[START OF Supplied material]

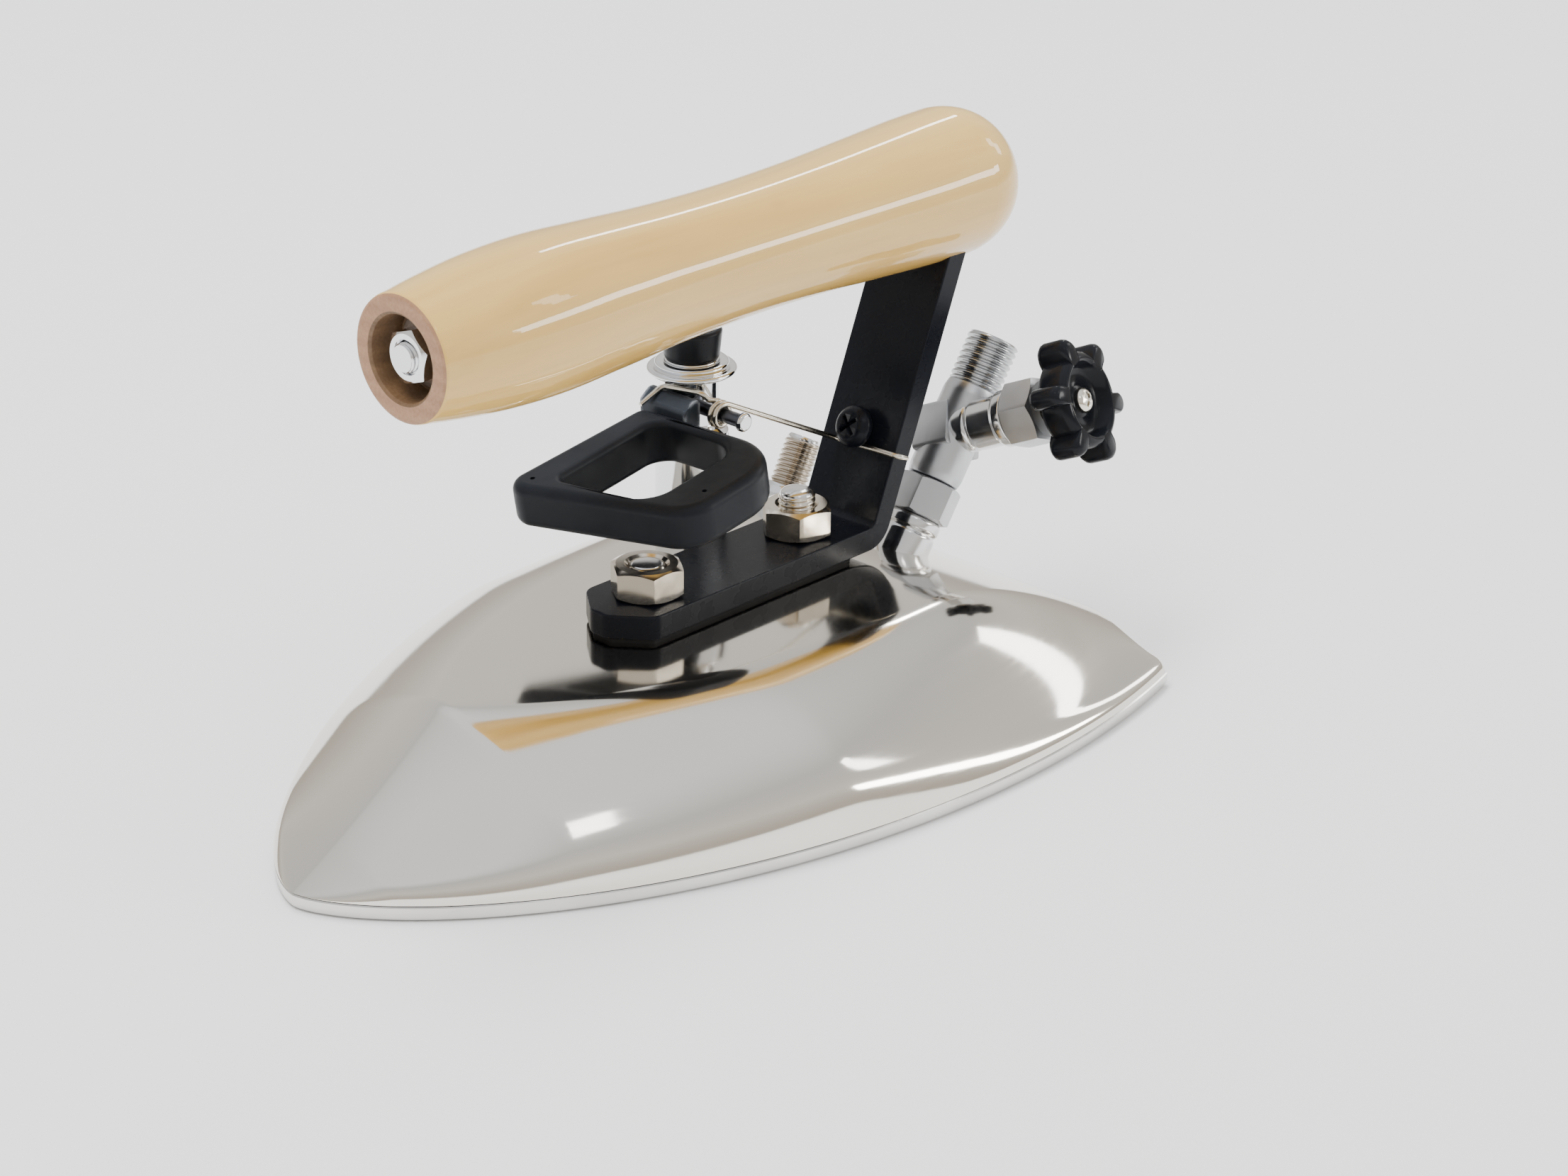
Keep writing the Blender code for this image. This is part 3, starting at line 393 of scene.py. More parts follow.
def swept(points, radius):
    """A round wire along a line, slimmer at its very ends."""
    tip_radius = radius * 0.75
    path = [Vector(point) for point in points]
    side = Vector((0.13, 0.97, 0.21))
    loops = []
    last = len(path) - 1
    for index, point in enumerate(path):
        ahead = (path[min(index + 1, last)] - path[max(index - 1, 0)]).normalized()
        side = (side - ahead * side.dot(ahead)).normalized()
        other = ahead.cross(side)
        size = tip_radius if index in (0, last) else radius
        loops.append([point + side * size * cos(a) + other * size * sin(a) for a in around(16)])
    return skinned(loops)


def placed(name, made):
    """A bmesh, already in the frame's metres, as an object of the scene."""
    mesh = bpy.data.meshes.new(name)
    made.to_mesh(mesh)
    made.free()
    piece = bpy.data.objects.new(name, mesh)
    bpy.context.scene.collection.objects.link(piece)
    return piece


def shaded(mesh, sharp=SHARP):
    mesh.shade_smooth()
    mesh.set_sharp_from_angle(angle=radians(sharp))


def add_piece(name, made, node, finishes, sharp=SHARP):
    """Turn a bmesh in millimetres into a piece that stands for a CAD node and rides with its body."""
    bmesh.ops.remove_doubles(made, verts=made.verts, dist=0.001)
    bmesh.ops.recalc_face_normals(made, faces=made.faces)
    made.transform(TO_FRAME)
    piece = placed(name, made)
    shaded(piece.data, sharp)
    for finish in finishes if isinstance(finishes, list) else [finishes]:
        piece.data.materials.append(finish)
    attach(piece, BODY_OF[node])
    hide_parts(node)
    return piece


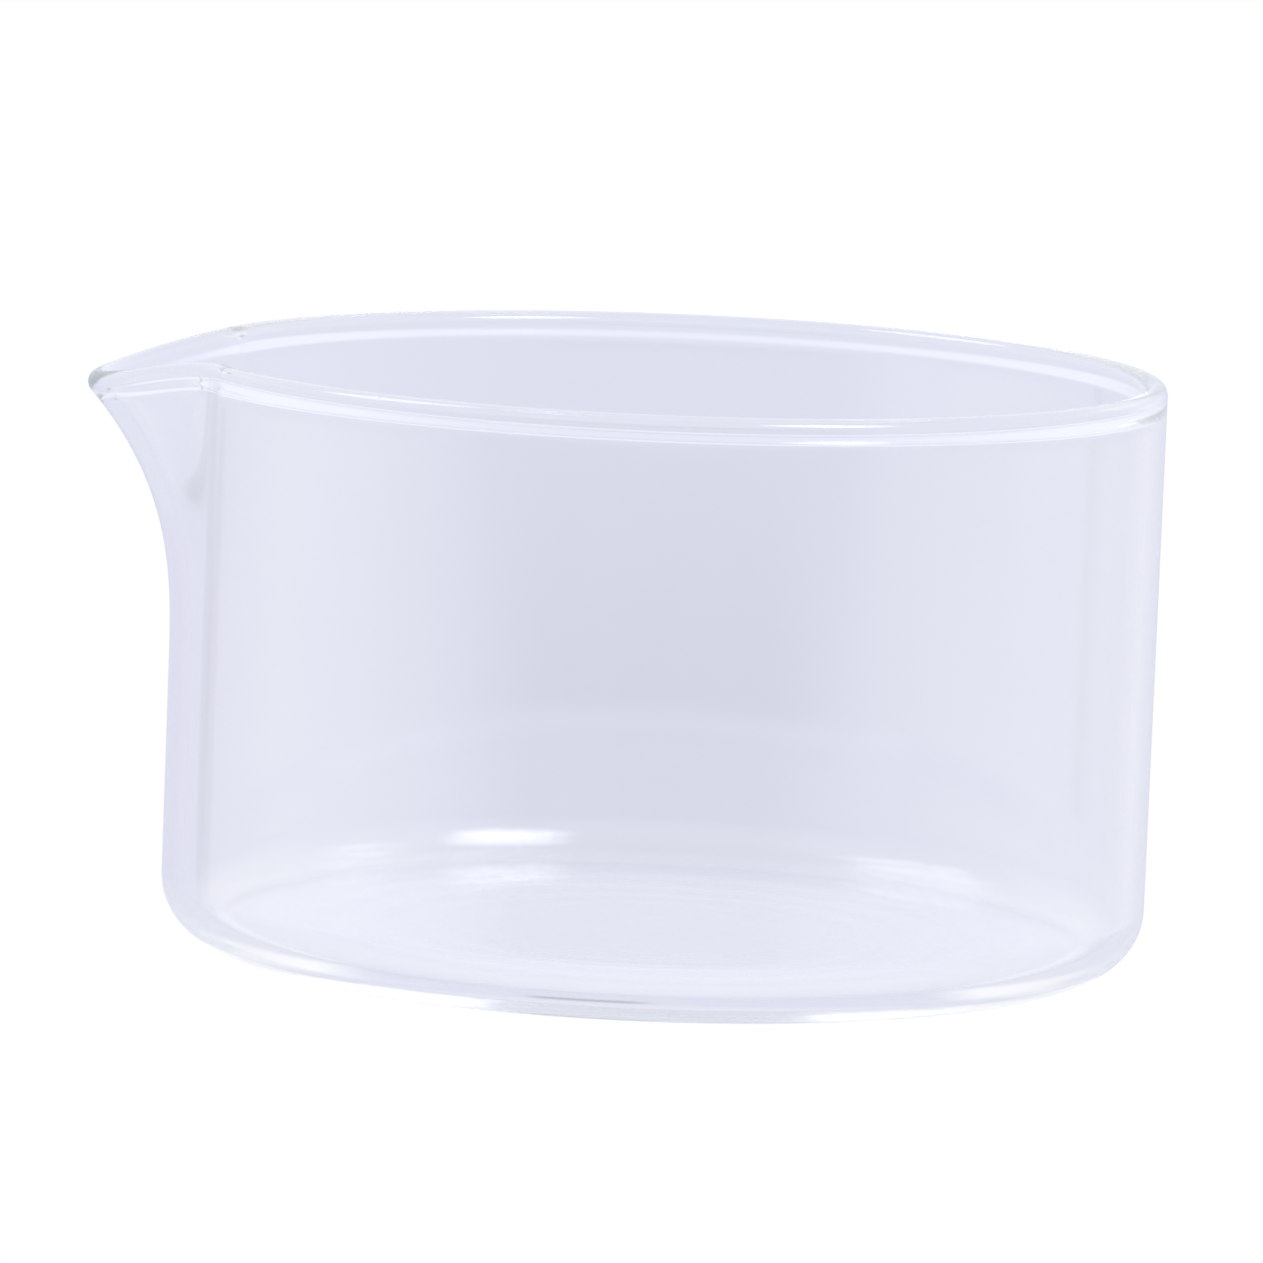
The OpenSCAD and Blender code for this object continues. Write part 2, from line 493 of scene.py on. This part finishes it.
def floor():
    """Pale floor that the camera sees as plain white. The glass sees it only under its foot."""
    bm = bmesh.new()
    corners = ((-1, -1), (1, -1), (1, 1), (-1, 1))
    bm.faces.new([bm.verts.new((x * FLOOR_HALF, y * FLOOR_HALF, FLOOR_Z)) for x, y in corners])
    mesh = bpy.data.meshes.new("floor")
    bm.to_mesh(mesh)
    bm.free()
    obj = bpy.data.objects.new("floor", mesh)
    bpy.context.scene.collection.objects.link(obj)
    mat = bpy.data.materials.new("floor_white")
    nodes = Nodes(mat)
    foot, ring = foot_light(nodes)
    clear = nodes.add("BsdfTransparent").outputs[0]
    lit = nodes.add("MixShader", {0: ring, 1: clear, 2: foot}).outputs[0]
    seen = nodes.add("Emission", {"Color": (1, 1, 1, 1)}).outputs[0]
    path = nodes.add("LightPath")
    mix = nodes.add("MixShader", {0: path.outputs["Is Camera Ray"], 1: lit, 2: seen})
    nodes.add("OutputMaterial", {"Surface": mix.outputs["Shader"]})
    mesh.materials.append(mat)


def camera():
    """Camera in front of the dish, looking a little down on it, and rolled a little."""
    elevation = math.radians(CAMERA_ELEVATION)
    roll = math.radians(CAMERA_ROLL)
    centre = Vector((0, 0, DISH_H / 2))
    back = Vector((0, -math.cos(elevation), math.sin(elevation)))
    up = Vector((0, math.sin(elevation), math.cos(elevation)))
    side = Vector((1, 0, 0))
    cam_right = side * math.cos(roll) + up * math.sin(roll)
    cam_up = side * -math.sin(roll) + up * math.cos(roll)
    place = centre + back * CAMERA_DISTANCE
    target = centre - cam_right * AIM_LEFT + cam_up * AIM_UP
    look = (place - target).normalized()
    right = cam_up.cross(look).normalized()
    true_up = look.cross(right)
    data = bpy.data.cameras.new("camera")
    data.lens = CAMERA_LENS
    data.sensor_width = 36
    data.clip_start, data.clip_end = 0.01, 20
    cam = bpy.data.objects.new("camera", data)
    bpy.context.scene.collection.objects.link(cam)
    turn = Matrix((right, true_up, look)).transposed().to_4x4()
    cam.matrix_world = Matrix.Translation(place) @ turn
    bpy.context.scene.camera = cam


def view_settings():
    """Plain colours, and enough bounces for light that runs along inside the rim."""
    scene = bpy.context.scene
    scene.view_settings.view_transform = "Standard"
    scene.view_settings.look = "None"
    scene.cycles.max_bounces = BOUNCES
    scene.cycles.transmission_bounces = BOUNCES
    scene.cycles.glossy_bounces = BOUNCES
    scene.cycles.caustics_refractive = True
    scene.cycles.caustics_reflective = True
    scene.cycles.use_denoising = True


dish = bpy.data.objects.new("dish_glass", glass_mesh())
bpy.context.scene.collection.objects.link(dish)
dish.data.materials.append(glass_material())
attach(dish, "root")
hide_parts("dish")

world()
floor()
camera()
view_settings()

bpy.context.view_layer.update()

[END OF Supplied material]

◆ Problem details
Solely the line containing "The OpenSCAD and", the line containing "mesh.materials.append(mat)", and the lines between them are to be given again, exactly as written.

◆ Correct result
The OpenSCAD and Blender code for this object continues. Write part 2, from line 493 of scene.py on. This part finishes it.
def floor():
    """Pale floor that the camera sees as plain white. The glass sees it only under its foot."""
    bm = bmesh.new()
    corners = ((-1, -1), (1, -1), (1, 1), (-1, 1))
    bm.faces.new([bm.verts.new((x * FLOOR_HALF, y * FLOOR_HALF, FLOOR_Z)) for x, y in corners])
    mesh = bpy.data.meshes.new("floor")
    bm.to_mesh(mesh)
    bm.free()
    obj = bpy.data.objects.new("floor", mesh)
    bpy.context.scene.collection.objects.link(obj)
    mat = bpy.data.materials.new("floor_white")
    nodes = Nodes(mat)
    foot, ring = foot_light(nodes)
    clear = nodes.add("BsdfTransparent").outputs[0]
    lit = nodes.add("MixShader", {0: ring, 1: clear, 2: foot}).outputs[0]
    seen = nodes.add("Emission", {"Color": (1, 1, 1, 1)}).outputs[0]
    path = nodes.add("LightPath")
    mix = nodes.add("MixShader", {0: path.outputs["Is Camera Ray"], 1: lit, 2: seen})
    nodes.add("OutputMaterial", {"Surface": mix.outputs["Shader"]})
    mesh.materials.append(mat)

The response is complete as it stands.